#### [EXERCISE BRIEF]
Repeat, without any change, the entries presented below.

#### [RECORDS FOR PROCESSING]
========================================

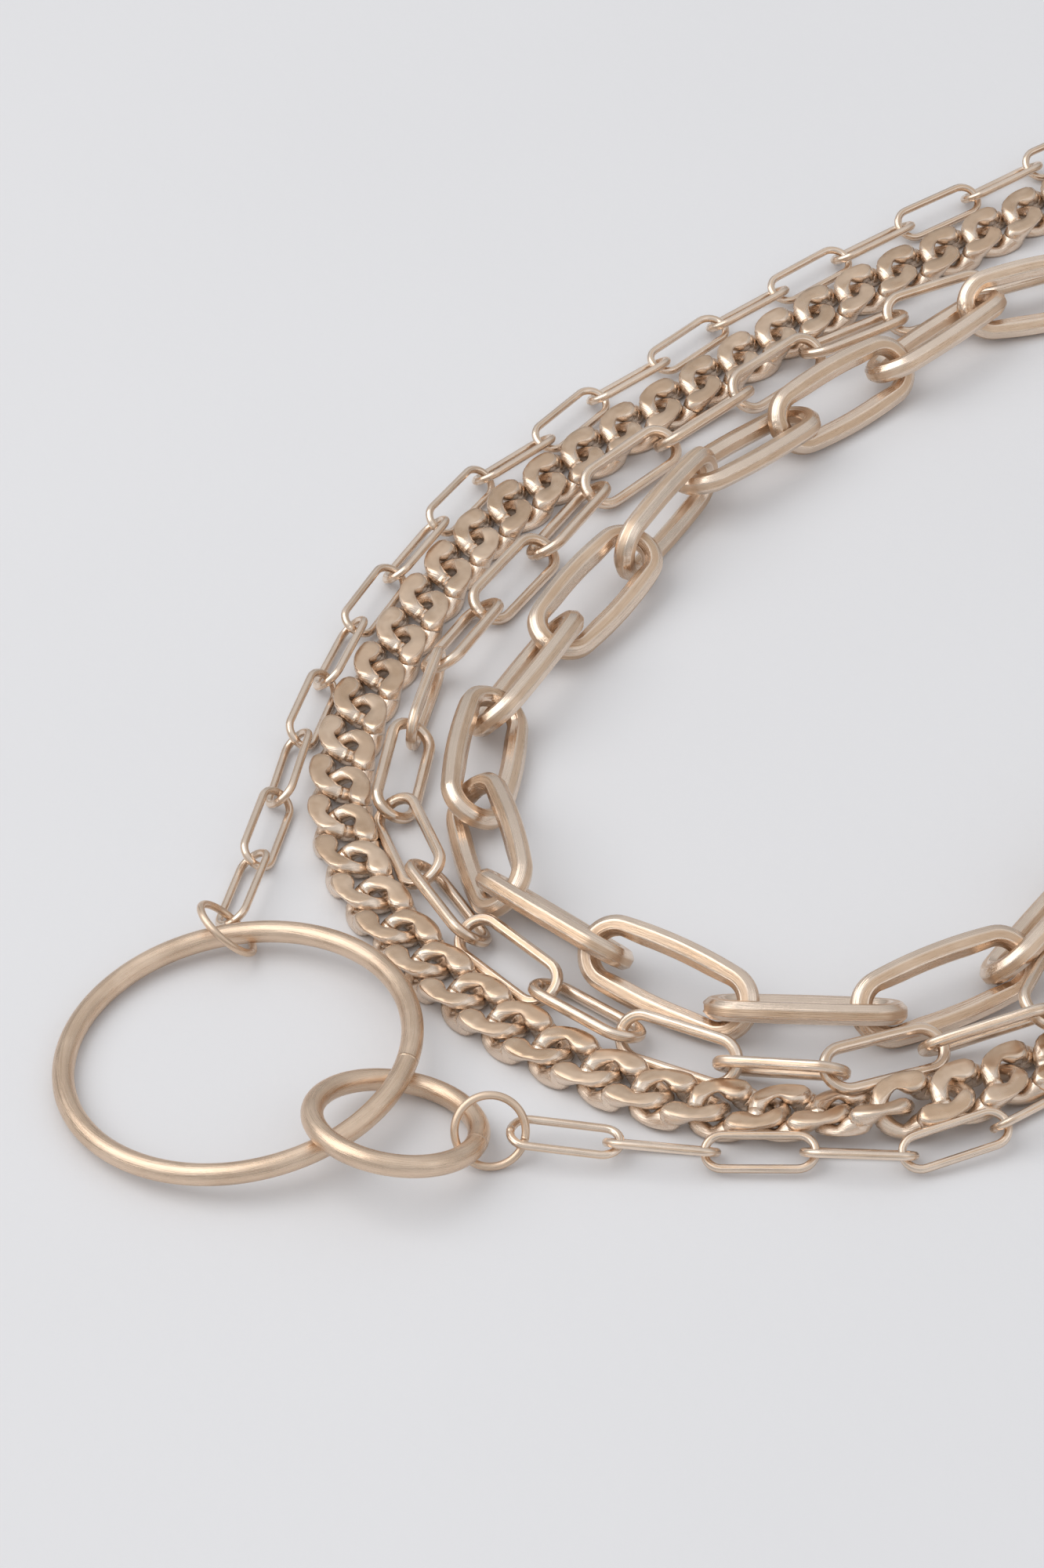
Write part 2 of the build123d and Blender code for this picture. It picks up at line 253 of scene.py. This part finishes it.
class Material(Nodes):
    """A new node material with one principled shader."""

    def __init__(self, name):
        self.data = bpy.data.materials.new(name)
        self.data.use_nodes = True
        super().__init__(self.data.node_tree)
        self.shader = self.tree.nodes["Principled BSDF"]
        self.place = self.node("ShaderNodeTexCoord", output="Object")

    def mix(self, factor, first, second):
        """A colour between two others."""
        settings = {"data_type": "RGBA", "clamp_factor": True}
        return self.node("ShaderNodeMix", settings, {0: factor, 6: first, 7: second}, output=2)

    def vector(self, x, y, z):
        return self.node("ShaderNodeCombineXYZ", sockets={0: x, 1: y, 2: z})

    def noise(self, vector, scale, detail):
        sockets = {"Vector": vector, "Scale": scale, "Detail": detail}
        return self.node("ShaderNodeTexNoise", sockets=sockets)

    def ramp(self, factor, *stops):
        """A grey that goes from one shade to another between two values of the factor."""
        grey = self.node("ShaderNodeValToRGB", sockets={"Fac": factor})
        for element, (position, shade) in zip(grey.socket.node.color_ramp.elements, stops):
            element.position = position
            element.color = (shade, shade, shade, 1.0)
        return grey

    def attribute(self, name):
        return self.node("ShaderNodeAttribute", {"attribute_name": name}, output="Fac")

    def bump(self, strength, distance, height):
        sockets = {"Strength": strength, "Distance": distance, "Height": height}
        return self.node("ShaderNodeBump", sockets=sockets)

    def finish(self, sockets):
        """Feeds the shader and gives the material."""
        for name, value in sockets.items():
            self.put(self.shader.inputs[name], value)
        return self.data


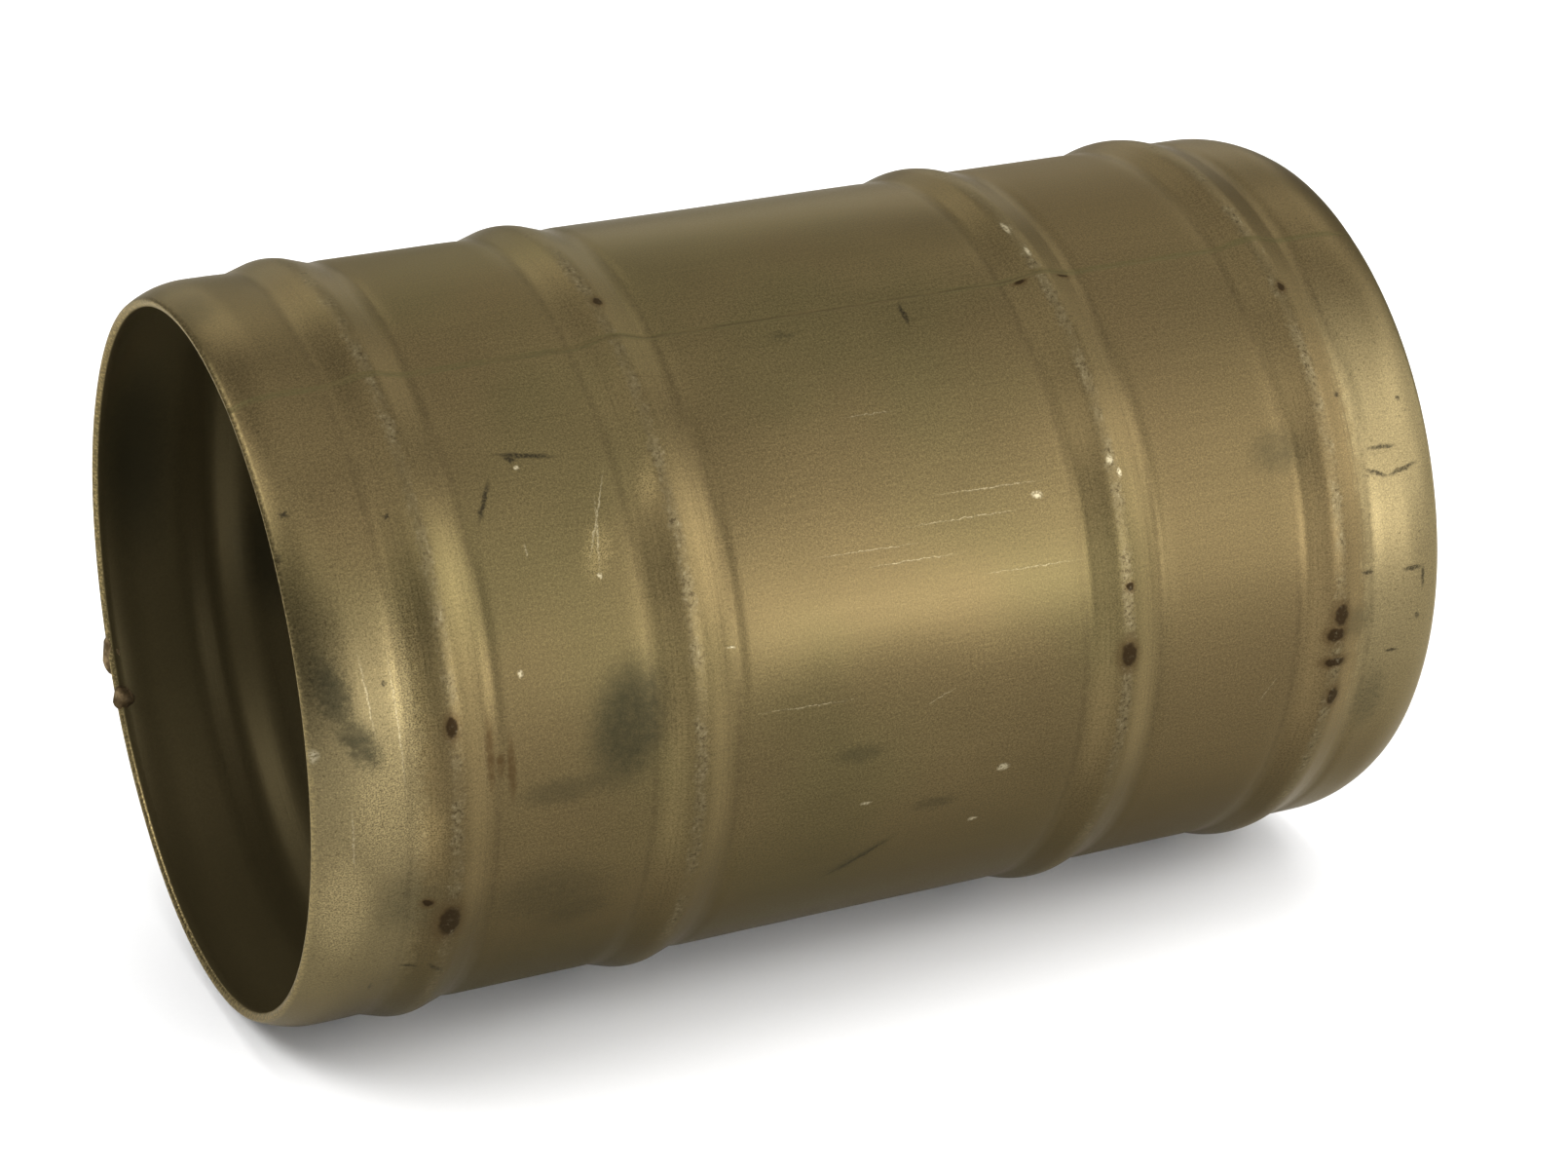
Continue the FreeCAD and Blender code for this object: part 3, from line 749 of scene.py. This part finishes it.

========================================

#### [THE SOLUTION]
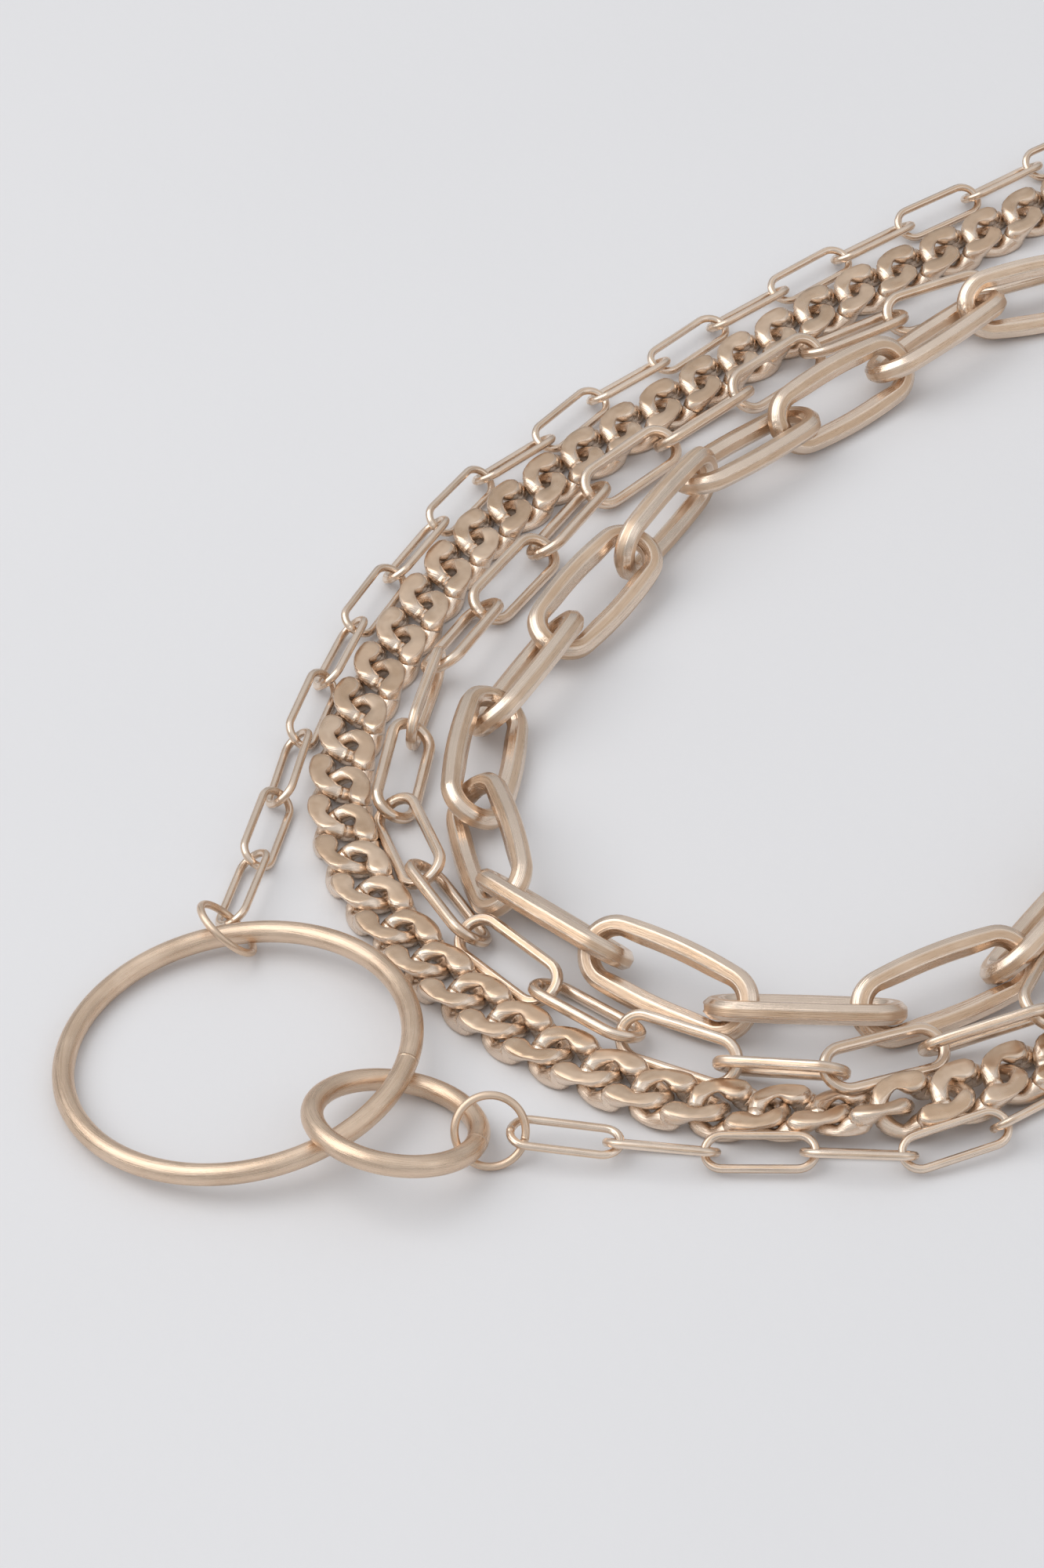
Write part 2 of the build123d and Blender code for this picture. It picks up at line 253 of scene.py. This part finishes it.
class Material(Nodes):
    """A new node material with one principled shader."""

    def __init__(self, name):
        self.data = bpy.data.materials.new(name)
        self.data.use_nodes = True
        super().__init__(self.data.node_tree)
        self.shader = self.tree.nodes["Principled BSDF"]
        self.place = self.node("ShaderNodeTexCoord", output="Object")

    def mix(self, factor, first, second):
        """A colour between two others."""
        settings = {"data_type": "RGBA", "clamp_factor": True}
        return self.node("ShaderNodeMix", settings, {0: factor, 6: first, 7: second}, output=2)

    def vector(self, x, y, z):
        return self.node("ShaderNodeCombineXYZ", sockets={0: x, 1: y, 2: z})

    def noise(self, vector, scale, detail):
        sockets = {"Vector": vector, "Scale": scale, "Detail": detail}
        return self.node("ShaderNodeTexNoise", sockets=sockets)

    def ramp(self, factor, *stops):
        """A grey that goes from one shade to another between two values of the factor."""
        grey = self.node("ShaderNodeValToRGB", sockets={"Fac": factor})
        for element, (position, shade) in zip(grey.socket.node.color_ramp.elements, stops):
            element.position = position
            element.color = (shade, shade, shade, 1.0)
        return grey

    def attribute(self, name):
        return self.node("ShaderNodeAttribute", {"attribute_name": name}, output="Fac")

    def bump(self, strength, distance, height):
        sockets = {"Strength": strength, "Distance": distance, "Height": height}
        return self.node("ShaderNodeBump", sockets=sockets)

    def finish(self, sockets):
        """Feeds the shader and gives the material."""
        for name, value in sockets.items():
            self.put(self.shader.inputs[name], value)
        return self.data


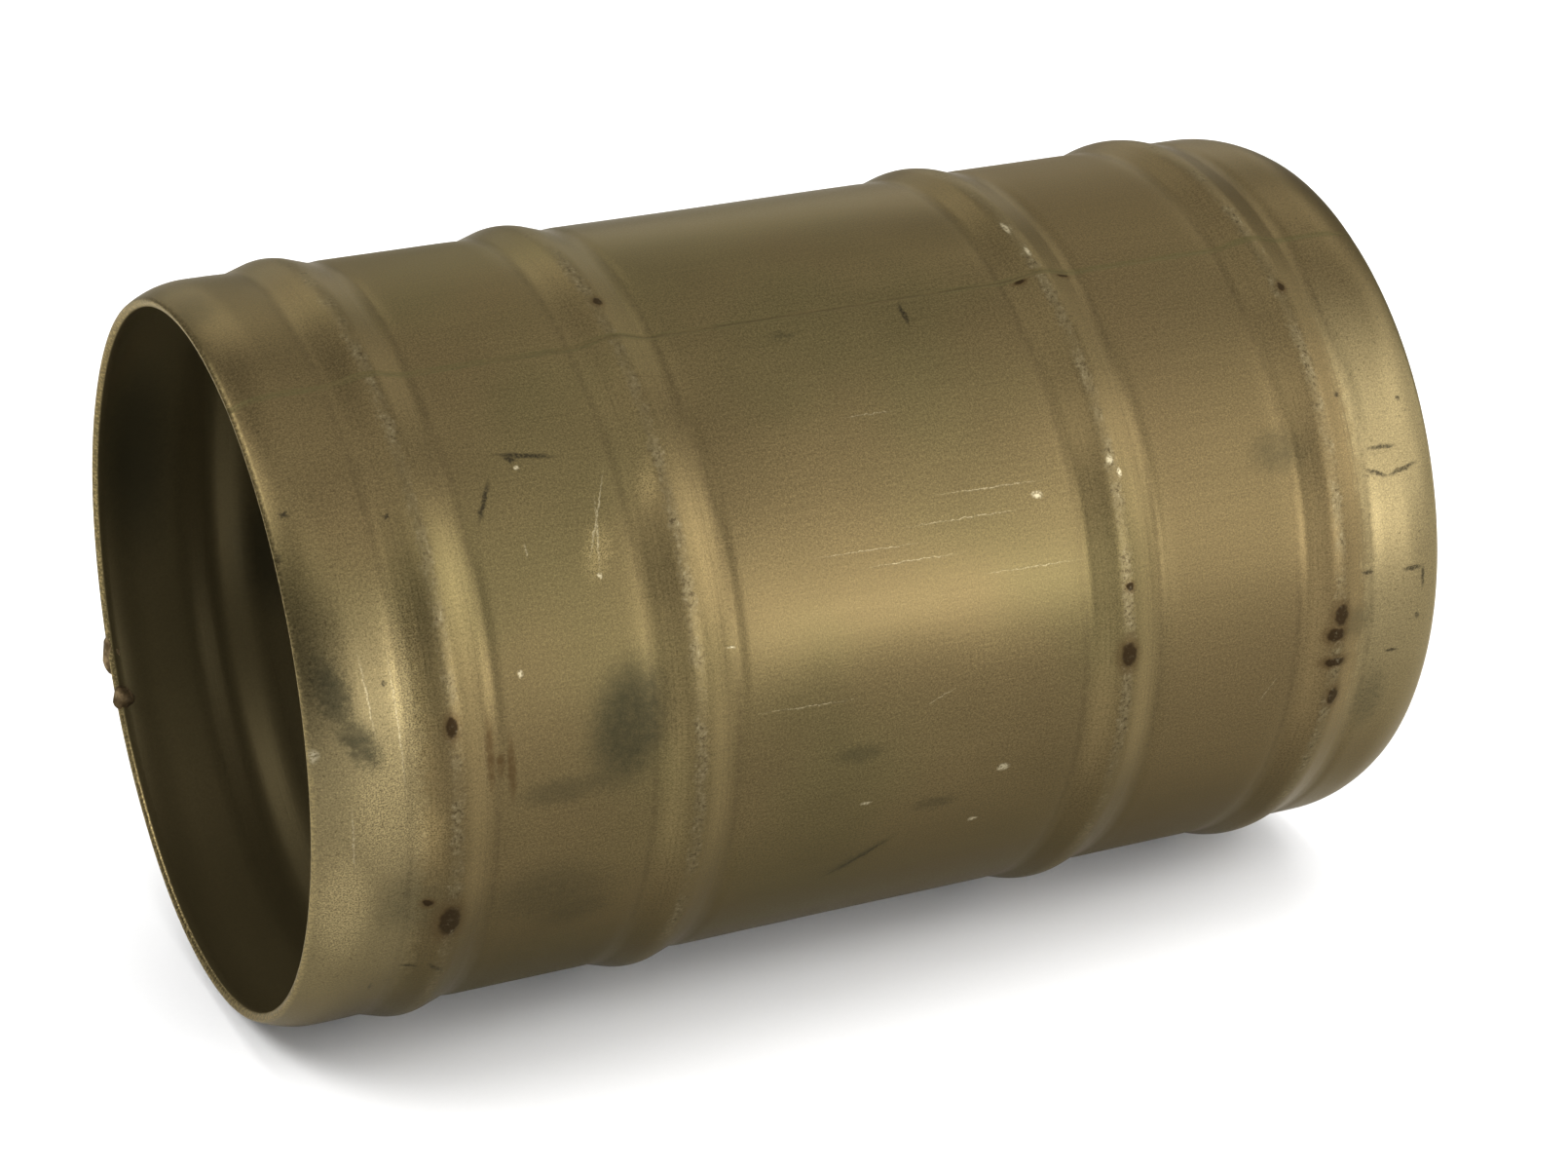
Continue the FreeCAD and Blender code for this object: part 3, from line 749 of scene.py. This part finishes it.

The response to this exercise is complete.